Extract the lines that hold the string "Vector".

+ + + +

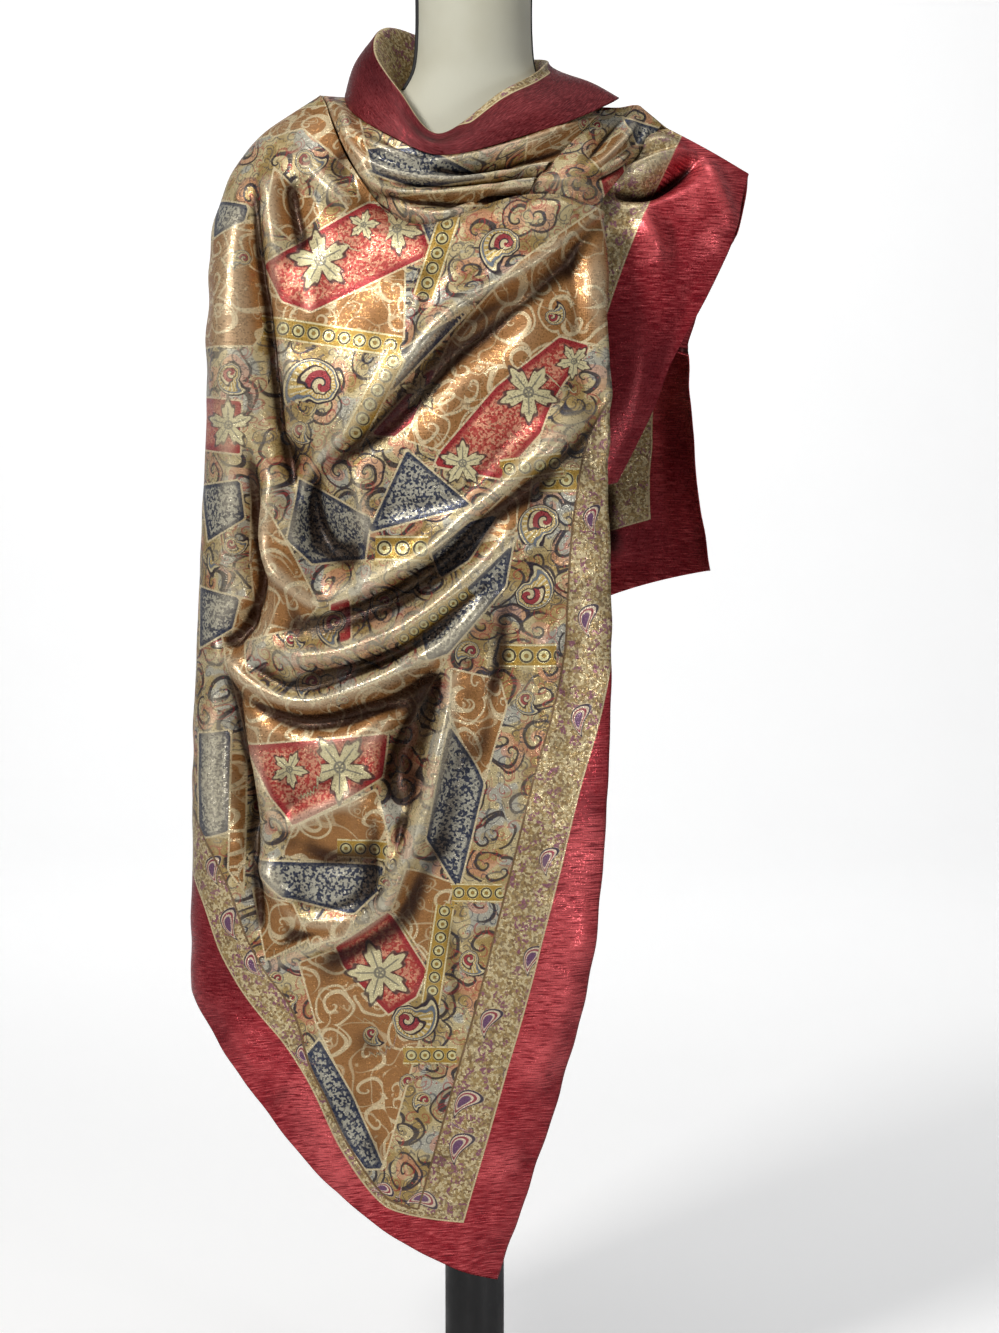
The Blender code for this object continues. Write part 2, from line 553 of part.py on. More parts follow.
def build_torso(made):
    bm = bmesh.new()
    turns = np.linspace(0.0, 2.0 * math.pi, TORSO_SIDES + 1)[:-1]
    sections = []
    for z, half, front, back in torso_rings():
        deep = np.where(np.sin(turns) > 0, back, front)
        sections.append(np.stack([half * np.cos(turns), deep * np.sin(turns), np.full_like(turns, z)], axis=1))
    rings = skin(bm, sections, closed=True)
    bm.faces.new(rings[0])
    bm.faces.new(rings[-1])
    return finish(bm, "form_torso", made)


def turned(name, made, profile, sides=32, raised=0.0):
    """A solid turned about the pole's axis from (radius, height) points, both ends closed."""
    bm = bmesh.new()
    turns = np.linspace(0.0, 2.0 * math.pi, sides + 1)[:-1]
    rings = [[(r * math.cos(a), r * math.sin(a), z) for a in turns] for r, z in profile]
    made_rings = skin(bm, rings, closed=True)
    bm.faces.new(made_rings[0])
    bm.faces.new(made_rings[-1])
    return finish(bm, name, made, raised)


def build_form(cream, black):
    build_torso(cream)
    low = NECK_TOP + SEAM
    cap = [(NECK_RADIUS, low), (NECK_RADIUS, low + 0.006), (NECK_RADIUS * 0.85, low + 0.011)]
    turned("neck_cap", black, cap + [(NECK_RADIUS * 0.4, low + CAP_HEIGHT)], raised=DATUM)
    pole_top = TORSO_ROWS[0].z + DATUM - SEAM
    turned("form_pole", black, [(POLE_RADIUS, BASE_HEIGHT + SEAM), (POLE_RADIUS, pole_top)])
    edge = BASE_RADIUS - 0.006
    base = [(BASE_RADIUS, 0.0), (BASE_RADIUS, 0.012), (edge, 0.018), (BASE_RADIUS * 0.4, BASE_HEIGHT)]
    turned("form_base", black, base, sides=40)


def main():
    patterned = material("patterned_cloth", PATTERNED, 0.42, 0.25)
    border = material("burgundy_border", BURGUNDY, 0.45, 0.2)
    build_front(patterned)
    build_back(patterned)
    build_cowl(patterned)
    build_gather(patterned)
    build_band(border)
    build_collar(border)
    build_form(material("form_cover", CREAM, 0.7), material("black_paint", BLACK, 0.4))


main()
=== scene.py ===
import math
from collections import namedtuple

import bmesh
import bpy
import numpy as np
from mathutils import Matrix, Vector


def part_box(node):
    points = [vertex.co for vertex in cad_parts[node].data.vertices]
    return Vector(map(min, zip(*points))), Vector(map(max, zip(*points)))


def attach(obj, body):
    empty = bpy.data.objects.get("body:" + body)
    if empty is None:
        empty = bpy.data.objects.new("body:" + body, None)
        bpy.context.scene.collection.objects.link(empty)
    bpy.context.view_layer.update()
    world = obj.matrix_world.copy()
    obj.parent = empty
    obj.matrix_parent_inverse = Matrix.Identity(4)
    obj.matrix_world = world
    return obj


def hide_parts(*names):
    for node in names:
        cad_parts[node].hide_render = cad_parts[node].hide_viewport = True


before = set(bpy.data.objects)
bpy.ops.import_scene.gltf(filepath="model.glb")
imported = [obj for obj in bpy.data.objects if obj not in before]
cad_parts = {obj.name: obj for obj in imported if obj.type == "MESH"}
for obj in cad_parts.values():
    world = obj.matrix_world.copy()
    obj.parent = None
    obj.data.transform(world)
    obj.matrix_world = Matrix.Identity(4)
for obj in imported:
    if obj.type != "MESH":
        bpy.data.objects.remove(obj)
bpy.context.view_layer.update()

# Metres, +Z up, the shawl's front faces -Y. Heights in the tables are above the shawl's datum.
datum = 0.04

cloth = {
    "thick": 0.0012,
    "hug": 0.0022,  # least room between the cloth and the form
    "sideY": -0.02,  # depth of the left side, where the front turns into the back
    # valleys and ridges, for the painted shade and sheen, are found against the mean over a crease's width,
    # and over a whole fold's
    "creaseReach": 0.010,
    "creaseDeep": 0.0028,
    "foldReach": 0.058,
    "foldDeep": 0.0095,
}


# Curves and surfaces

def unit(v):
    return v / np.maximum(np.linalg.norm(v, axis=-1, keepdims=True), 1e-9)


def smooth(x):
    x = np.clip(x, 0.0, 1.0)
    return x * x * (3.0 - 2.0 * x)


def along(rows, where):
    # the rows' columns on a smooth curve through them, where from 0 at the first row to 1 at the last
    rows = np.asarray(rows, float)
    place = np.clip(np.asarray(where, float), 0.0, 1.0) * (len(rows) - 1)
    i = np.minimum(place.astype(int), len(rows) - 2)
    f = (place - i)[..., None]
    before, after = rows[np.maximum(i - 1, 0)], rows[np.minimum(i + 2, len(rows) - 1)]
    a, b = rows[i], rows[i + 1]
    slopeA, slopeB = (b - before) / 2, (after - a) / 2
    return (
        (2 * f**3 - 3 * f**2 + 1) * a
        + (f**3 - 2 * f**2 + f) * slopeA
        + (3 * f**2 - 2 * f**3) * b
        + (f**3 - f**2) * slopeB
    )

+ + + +

** Correct answer **
from mathutils import Matrix, Vector
    return Vector(map(min, zip(*points))), Vector(map(max, zip(*points)))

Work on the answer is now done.